The GI tells me "Your disease is out of control" and is frantic that I get on medication. I cry in his office, and he is unsure how to handle this. He finishes speaking and brings in a sweet older nurse who is really good at jovial small talk. They examine my torso on the table, I get up, get the packet to read more on the medication he is suggesting, along with a debit card to start paying for it. I have $25k in debt from the last medication I was on, and I am grateful for options that pay for these treatments. I cry to release false beliefs that I am stuck in this system, I cry to tend to myself and be with my inner child who needs support. I cry to allow myself to be exactly where I am. So grateful there have been such big scientific discoveries that can help medicate these autoimmune diseases. I question the medical system because it has proven to be more concerned with reactive treatment and not preventative testing or education, with keeping people sick, and not with true healing. Pharmaceutical companies run a business, and their business does not need my body to be healthy. They do not have my true best interest at heart, they have bills to pay and wealth to build. The medical system saves lives when we have crisis and has literally saved my life about 11 times now, but it is not a friend for true longevity and your body healing as a whole.
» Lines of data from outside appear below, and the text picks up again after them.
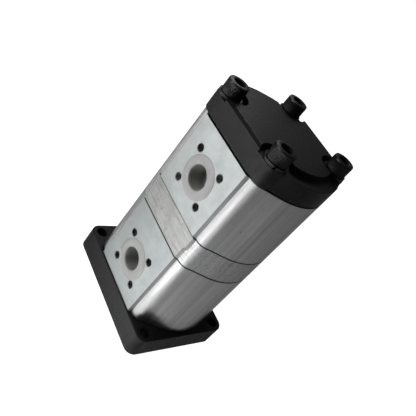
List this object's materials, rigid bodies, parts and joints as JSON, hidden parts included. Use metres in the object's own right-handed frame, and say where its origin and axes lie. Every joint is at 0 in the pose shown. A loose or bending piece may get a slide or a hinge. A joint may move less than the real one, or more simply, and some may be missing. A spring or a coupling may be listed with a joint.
{
  "type": "tandem hydraulic gear pump",
  "caption": "Two-stage external gear pump with a rectangular mounting flange, square port faces, domed side walls, a screwed end cover and a splined drive shaft.",
  "frame": {"origin": "centre of the pilot on the flange's mounting face, on the drive shaft axis", "axes": "+Z along the drive shaft to the end cover, +X to the large suction ports, +Y from the drive gears to the driven gears"},
  "size_m": [0.0886, 0.1116, 0.2232],
  "materials": {
    "black_casting": "satin black paint on a cast surface",
    "aluminium_housing": "machined port faces on an extruded profile",
    "aluminium_block": "machined",
    "bronze_bush": "machined",
    "seal_rubber": "moulded",
    "plug_plastic": "moulded, milky grey",
    "black_oxide_steel": "black oxide",
    "spring_steel": "phosphated",
    "gear_steel": "hardened and ground"
  },
  "bodies": {
    "housing": {"bearing_block_front_lower": "aluminium_block", "bearing_block_front_upper": "aluminium_block", "bearing_block_rear_lower": "aluminium_block", "bearing_block_rear_upper": "aluminium_block", "block_seal_front_lower": "seal_rubber", "block_seal_front_upper": "seal_rubber", "block_seal_rear_lower": "seal_rubber", "block_seal_rear_upper": "seal_rubber", "bush_front_lower_drive": "bronze_bush", "bush_front_lower_driven": "bronze_bush", "bush_front_upper_drive": "bronze_bush", "bush_front_upper_driven": "bronze_bush", "bush_rear_lower_drive": "bronze_bush", "bush_rear_lower_driven": "bronze_bush", "bush_rear_upper_drive": "bronze_bush", "bush_rear_upper_driven": "bronze_bush", "dowel_pins": "gear_steel", "end_cover": "black_casting", "face_seal_front_lower": "seal_rubber", "face_seal_front_upper": "seal_rubber", "face_seal_rear_lower": "seal_rubber", "face_seal_rear_upper": "seal_rubber", "front_flange": "black_casting", "lock_washers": "black_oxide_steel", "middle_plate": "aluminium_housing", "pressure_plug_front": "plug_plastic", "pressure_plug_rear": "plug_plastic", "pump_body_front": "aluminium_housing", "pump_body_rear": "aluminium_housing", "seal_circlip": "spring_steel", "shaft_seal": "seal_rubber", "suction_plug_front": "plug_plastic", "suction_plug_rear": "plug_plastic", "through_screws": "black_oxide_steel"},
    "drive_train": {"drive_shaft_front": "gear_steel", "coupling_sleeve": "gear_steel", "drive_gear_rear": "gear_steel"},
    "driven_front": {"driven_gear_front": "gear_steel"},
    "driven_rear": {"driven_gear_rear": "gear_steel"}
  },
  "joints": [
    {"name": "drive_spin", "type": "hinge", "parent": "housing", "child": "drive_train", "pos_m": [0, 0, 0], "axis": [0, 0, 1], "continuous": true},
    {"name": "driven_front_spin", "type": "hinge", "parent": "housing", "child": "driven_front", "pos_m": [0, 0.033, 0], "axis": [0, 0, 1], "continuous": true},
    {"name": "driven_rear_spin", "type": "hinge", "parent": "housing", "child": "driven_rear", "pos_m": [0, 0.033, 0], "axis": [0, 0, 1], "continuous": true}
  ],
  "couplings": [
    {"joint": "driven_front_spin", "follows": "drive_spin", "ratio": -1},
    {"joint": "driven_rear_spin", "follows": "drive_spin", "ratio": -1}
  ]
}
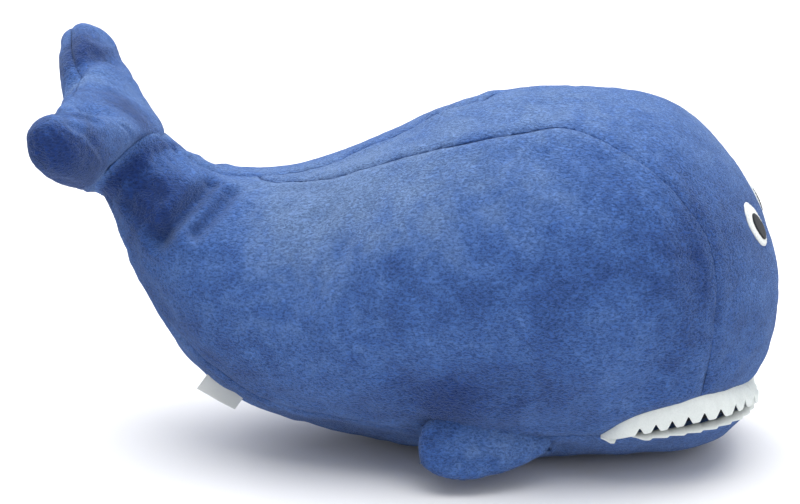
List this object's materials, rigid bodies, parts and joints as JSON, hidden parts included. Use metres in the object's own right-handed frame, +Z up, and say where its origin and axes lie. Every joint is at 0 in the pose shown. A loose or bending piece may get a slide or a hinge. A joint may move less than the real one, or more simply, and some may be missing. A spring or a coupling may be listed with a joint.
{
  "type": "plush whale",
  "caption": "Stuffed plush whale with a curled-up tail and paddle fins; it rests on its belly, and the jaw, edged with felt teeth, the flukes and the fins swing at their seams.",
  "frame": {"origin": "on the flat under the belly that the whale rests on, in its middle plane", "axes": "+X towards the nose, +Z up, +Y towards the whale's left side"},
  "size_m": [0.4418, 0.2144, 0.2346],
  "materials": {
    "plush": "short-pile velvet plush",
    "lining": "short-pile velvet plush, dark",
    "felt": "wool-like felt",
    "satin": "woven satin",
    "fibre": "loose polyester fibre"
  },
  "bodies": {
    "whale_body": {"right_side_panel": "plush", "left_side_panel": "plush", "back_gusset": "plush", "belly_panel": "plush", "palate_lining": "lining", "upper_teeth": "felt", "body_filling": "fibre", "care_label": "satin", "right_eye": "felt", "left_eye": "felt"},
    "jaw": {"jaw_underside_panel": "plush", "jaw_floor_lining": "lining", "jaw_filling": "fibre", "lower_teeth": "felt"},
    "tail_flukes": {"tail_upper_panel": "plush", "tail_lower_panel": "plush", "tail_filling": "fibre"},
    "right_fin": {"right_fin_outer_panel": "plush", "right_fin_inner_panel": "plush", "right_fin_filling": "fibre"},
    "left_fin": {"left_fin_outer_panel": "plush", "left_fin_inner_panel": "plush", "left_fin_filling": "fibre"}
  },
  "joints": [
    {"name": "jaw_hinge", "type": "hinge", "parent": "whale_body", "child": "jaw", "pos_m": [0.0801, 0, 0], "axis": [0, 1, 0], "range_deg": [-0.5, 25], "stiffness_Nm_per_rad": 0.6},
    {"name": "tail_bend", "type": "hinge", "parent": "whale_body", "child": "tail_flukes", "pos_m": [-0.2072, 0, 0.177], "axis": [0, 1, 0], "range_deg": [-20, 20], "stiffness_Nm_per_rad": 1.2},
    {"name": "right_fin_swing", "type": "hinge", "parent": "whale_body", "child": "right_fin", "pos_m": [0.054, -0.0701, 0.028], "axis": [0, 0.5592, 0.829], "range_deg": [0, 70], "stiffness_Nm_per_rad": 0.15},
    {"name": "left_fin_swing", "type": "hinge", "parent": "whale_body", "child": "left_fin", "pos_m": [0.054, 0.0701, 0.028], "axis": [0, 0.5592, -0.829], "range_deg": [0, 70], "stiffness_Nm_per_rad": 0.15}
  ]
}
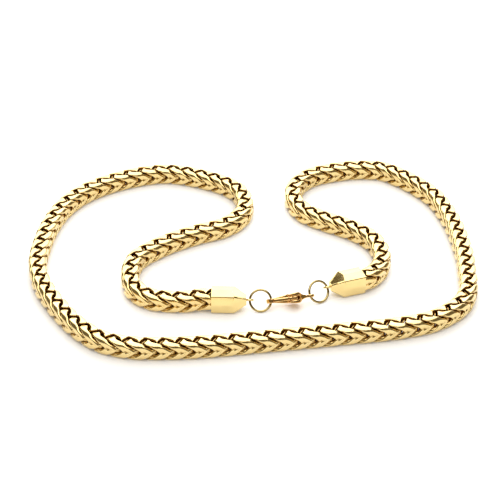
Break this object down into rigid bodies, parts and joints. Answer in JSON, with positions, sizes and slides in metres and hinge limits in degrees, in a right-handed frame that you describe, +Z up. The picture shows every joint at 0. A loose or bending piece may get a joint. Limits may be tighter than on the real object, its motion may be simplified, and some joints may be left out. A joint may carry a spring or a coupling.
{
  "type": "franco chain necklace",
  "caption": "Gold square-woven franco chain necklace lying closed on a table, with faceted end caps, jump rings and a claw clasp whose sprung lever opens.",
  "frame": {"origin": "on the table under the middle of the lying necklace's bounding box", "axes": "+Z up from the table, +X to the viewer's right along the necklace's longest extent, +Y away from the viewer"},
  "size_m": [0.1506, 0.117, 0.0073],
  "materials": {
    "chain_gold": "polished gold plating with dark shadowed gaps between the links",
    "cap_gold": "mirror-polished gold plating with fine hairlines along the facets",
    "ring_gold": "polished drawn wire",
    "clasp_gold": "cast and tumbled gold plating, slightly softer in the recesses"
  },
  "bodies": {
    "necklace": {"chain_left": "chain_gold", "chain_right": "chain_gold", "end_cap_left": "cap_gold", "end_cap_right": "cap_gold", "jump_ring_left": "ring_gold", "jump_ring_right": "ring_gold", "clasp_body": "clasp_gold", "clasp_pin": "clasp_gold"},
    "lever": {"clasp_lever": "clasp_gold"}
  },
  "joints": [
    {"name": "lever_hinge", "type": "hinge", "parent": "necklace", "child": "lever", "pos_m": [0.01421, -0.02847, 0.00342], "axis": [0.129, -0.5589, -0.8192], "range_deg": [0, 18], "stiffness_Nm_per_rad": 0.002}
  ]
}
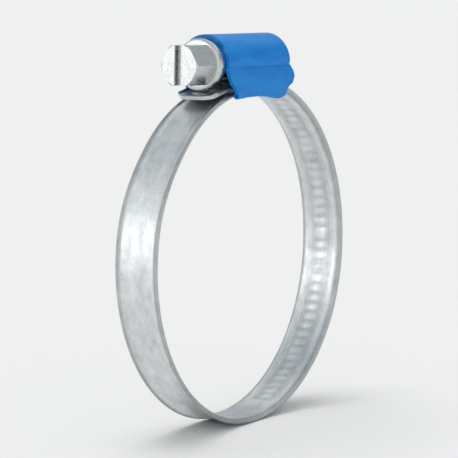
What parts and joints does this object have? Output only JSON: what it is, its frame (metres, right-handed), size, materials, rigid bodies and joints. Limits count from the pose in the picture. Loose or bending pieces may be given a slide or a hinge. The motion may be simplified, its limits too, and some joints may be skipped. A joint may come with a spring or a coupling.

I have been forced to question so many systems in my life. The medical system and it's role in my life, the food industry, and religion and its role in my deep rooted anxiety and constant need to be "better". I've been having a spiritual awakening this year, spurred by years of anxiety and some very bad depression, along with our separation that caused my world to completely flip upside down. That was the peak of the dark night. And since July, when Cody and I reunited (thank God), my spiritual awakening has been pretty constant with it's pace, an ever burning desire to awaken, learn, understand myself more. I've been gaining so many insights, especially as the word I picked for this year has been Surrender... It's wild how helpful focusing on this word this year has streamlined my spiritual path as well. Literally every day I have found profound ways to surrender, and reflect upon how I surrendered that day. Anyways, with this Crohns flare, it created like a fucking portal of spiritual awakening to be completely blown wide open spiritually, feel deep purging and expanding, and connection to self.